この映画は、ドイツの伝説的な女優マレーネ・ディートリッヒとコンビを組んで、多くの名作映画を排出して来たジョセフ・フォン・スタンバーグ 監督でしたが、ディートリッヒと訣別してから製作された映画の中の一本となります。公開当時思いの他評価が低く、日本では劇場未公開です。 ですが、どこかマレーネ・ディートリッヒを思わせるオナ・マンスンの独特なメイクと衣装。 巨大カジノのセット。 若く美しく気品に満ちた娘がギャンブルと薬物と男に籠絡されていく様や、女性の人身売買を思わせるシーンなど不道徳でスキャンダラスな内容は今観ても衝撃的です。

人を呪わば穴二つ 
因果は巡りに巡って自分に帰る

皮肉に満ちた結末を佳作と観るか駄作と見るかは、人それぞれだと思いますが、個人的には退廃と倒錯、愛憎と報復、光と影、これぞフィルムノワール と感嘆致します。

スタッフ・キャスト

この映画で、その独特なメイクと衣装で強烈な印象を残し実質的主演のオナ・マンスン。ブロードウェイで活躍されてから映画界に進出。特に知られている役が1939年に出演した「風と共に去ぬ」のベル・ワトリングです。ベルは主人公の一人であるレッド・バトラーの愛人で娼館の女将で、オナ・マンスンの堂々とした豪胆なキャラクターによくハマっていました。1941年に出演した西部劇でジョン・ウェインと共演。最後に出演した映画がエドワード・G・ロビンソンが主演したサスペンス映画「赤い家」(1947年)でした。

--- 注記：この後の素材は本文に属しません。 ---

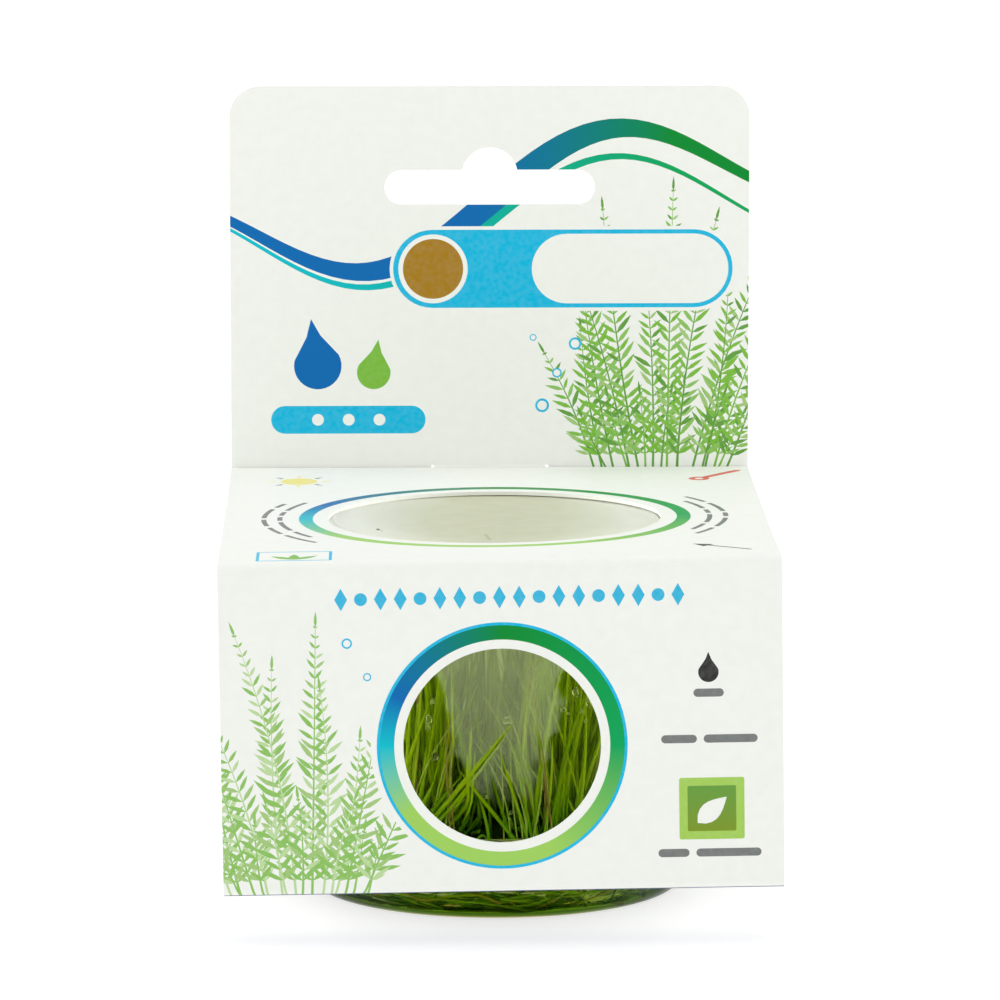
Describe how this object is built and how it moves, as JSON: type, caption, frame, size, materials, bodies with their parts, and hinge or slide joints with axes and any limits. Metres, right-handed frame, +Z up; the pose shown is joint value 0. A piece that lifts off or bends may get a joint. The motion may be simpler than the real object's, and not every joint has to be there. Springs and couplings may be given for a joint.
{
  "type": "dwarf hairgrass in a lidded culture cup with a card sleeve",
  "caption": "Dwarf hairgrass on gel in a clear lidded culture cup, held in a folded card sleeve with a hang slot, a round window and a round top opening.",
  "frame": {"origin": "centre of the cup's flat base, on the surface it stands on", "axes": "+X to the right of someone facing the sleeve's window, -Y towards them, +Z up"},
  "size_m": [0.0746, 0.0868, 0.1063],
  "materials": {
    "white_board": "satin",
    "clear_plastic": "gloss",
    "milky_plastic": "satin",
    "nutrient_gel": "gloss",
    "grass": "satin"
  },
  "bodies": {
    "root": {"card_sleeve": "white_board", "cup": "clear_plastic", "lid": "milky_plastic", "gel": "nutrient_gel", "tuft_middle": "grass", "tuft_right": "grass", "tuft_back_right": "grass", "tuft_back_left": "grass", "tuft_left": "grass", "tuft_front_left": "grass", "tuft_front_right": "grass"}
  },
  "joints": []
}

クレジットで主演とされているジーン・ティアニーは、この後映画史上最も美しい女性の一人と呼ばれていました。フィルム・ノワールのファムファタールとして、1944年に出演したオットー・プレミンジャー監督の「ローラ殺人事件」で演じたローラ役が有名です。また、翌年の1945年に主演した「哀愁の湖」 ではアカデミー賞主演女優賞にノミネートされています。また、ジョーゼフ・L・マンキーウィッツ監督の「呪われた城」(1946年)、再びオットー・プレミンジャー監督と組んだ「疑惑の渦巻」(1949年)では催眠術で操られる美人妻を演じています。そして1950年にジュールズ・ダッシン監督のイギリス映画「街の野獣」でリチャード・ウィドマークと共演、オットー・プレミンジャー監督の「歩道の終わる所」に出演しています。また、1962年にはプレミンジャー監督の「野望の系列」にも出演されています。

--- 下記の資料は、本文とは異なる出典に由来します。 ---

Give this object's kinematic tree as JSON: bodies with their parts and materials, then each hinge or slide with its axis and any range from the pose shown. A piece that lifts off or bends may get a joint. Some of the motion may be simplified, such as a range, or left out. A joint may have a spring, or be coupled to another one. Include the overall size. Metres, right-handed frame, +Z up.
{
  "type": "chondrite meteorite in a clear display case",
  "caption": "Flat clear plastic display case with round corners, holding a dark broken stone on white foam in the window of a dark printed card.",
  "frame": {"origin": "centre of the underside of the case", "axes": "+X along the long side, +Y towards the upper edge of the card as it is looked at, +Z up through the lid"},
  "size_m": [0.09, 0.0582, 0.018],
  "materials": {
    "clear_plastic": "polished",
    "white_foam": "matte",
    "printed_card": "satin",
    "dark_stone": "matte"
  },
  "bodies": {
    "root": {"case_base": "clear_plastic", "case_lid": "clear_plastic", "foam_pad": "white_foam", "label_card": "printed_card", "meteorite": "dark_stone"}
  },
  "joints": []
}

自称医者の怪しい男オマルを演じたのは濃い顔が特徴的な俳優ヴィクター・マチュア。1941年に「上海ジェスチャー」に出演した後、第二次世界大戦が勃発。復員後の1946年に出演した名作西部劇「荒野の決闘」で、ワイアット・アープに協力するドク・ホリデイを演じたことで知られています。翌年にはヘンリー・ハサウェイ監督のフィルム・ノワール「死の接吻」に主演。この映画ではデビューしたリチャード・ウィドマークの方が注目されてしまいました。またロバート・シオドマク監督のノワール映画「都会の叫び」(1948年)に出演。1949年にセシル・B・デミル監督の「サムソンとデリラ」ではヘディ・ラマーと共演。1952年にはジェーン・ラッセルと共演したサスペンス映画「犯罪都市」に出演。その翌年にはヘンリー・コスター監督の歴史劇「聖衣」(1953年)に出演し歴史劇でスターの地位を確立しています。

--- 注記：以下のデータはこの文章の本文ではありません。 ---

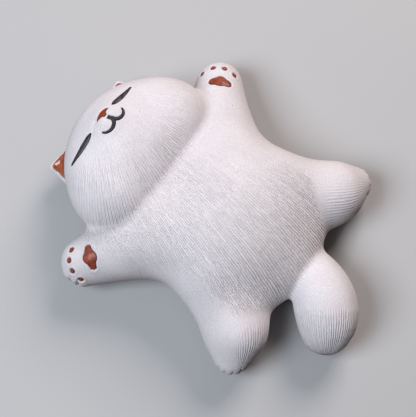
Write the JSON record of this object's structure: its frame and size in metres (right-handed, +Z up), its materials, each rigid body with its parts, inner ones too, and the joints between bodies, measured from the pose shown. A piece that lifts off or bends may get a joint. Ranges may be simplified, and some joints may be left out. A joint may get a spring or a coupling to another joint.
{
  "type": "cat tea pet",
  "caption": "Small hollow white clay cat lying on its back with its limbs spread, with glazed paw pads, ear linings, nose, mouth and closed eyes; ornament for a tea tray.",
  "frame": {"origin": "on the table, under the middle of the whole figure's bounding box", "axes": "+Z up out of the belly, +Y toward the head along the figure's length, +X toward the cat's own left"},
  "size_m": [0.0808, 0.1012, 0.0303],
  "materials": {
    "clay": "matte unglazed white clay with carved comb strokes",
    "brown_glaze": "glossy red-brown glaze",
    "nose_glaze": "glossy orange-brown glaze",
    "black_glaze": "satin black glaze"
  },
  "bodies": {
    "root": {"torso": "clay", "head": "clay", "ear_left": "clay", "ear_right": "clay", "foreleg_left": "clay", "foreleg_right": "clay", "hind_leg_left": "clay", "hind_leg_right": "clay", "tail": "clay", "ear_lining_left": "brown_glaze", "ear_lining_right": "brown_glaze", "palm_pad_left": "brown_glaze", "toe_pad_left_1": "brown_glaze", "toe_pad_left_2": "brown_glaze", "toe_pad_left_3": "brown_glaze", "toe_pad_left_4": "brown_glaze", "palm_pad_right": "brown_glaze", "toe_pad_right_1": "brown_glaze", "toe_pad_right_2": "brown_glaze", "toe_pad_right_3": "brown_glaze", "toe_pad_right_4": "brown_glaze", "nose": "nose_glaze", "mouth": "black_glaze", "eye_left": "black_glaze", "eye_right": "black_glaze"}
  },
  "joints": []
}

ビクトリアの父親でマザーの仇を演じたのが名優ウォルター・ヒューストン。「マルタの鷹」(1941年)の監督や「チャイナタウン」(1974年)での出演で著名な映画監督ジョン・ヒューストンの父親と知られています。1932年にジョーン・クロフォードと共演した「雨」や、1936年のウィリアム・ワイラー監督の「孔雀夫人」などの出演で知られ、1941年にはジョン・ヒューストン監督の「マルタの鷹」にも顔を出しています。1945にルネ・クレール監督により映画化されたアガサ・クリスティ原作の「そして誰もいなくなった」に出演。またジョーゼフ・L・マンキーウィッツ監督の「呪われた城」(1946年)にも出演しています。そして、1948年に息子ジョン・ヒューストン監督の「黄金」に出演し、この映画でアカデミー賞助演男優賞を獲得しています。

この映画では、ロシアの舞台女優で、「狼男」(1941年)のロマの老女役でも知られているマリア・オーペンスカヤが出演。
元プロレスラーのマイク・マズルキの映画デビューしています。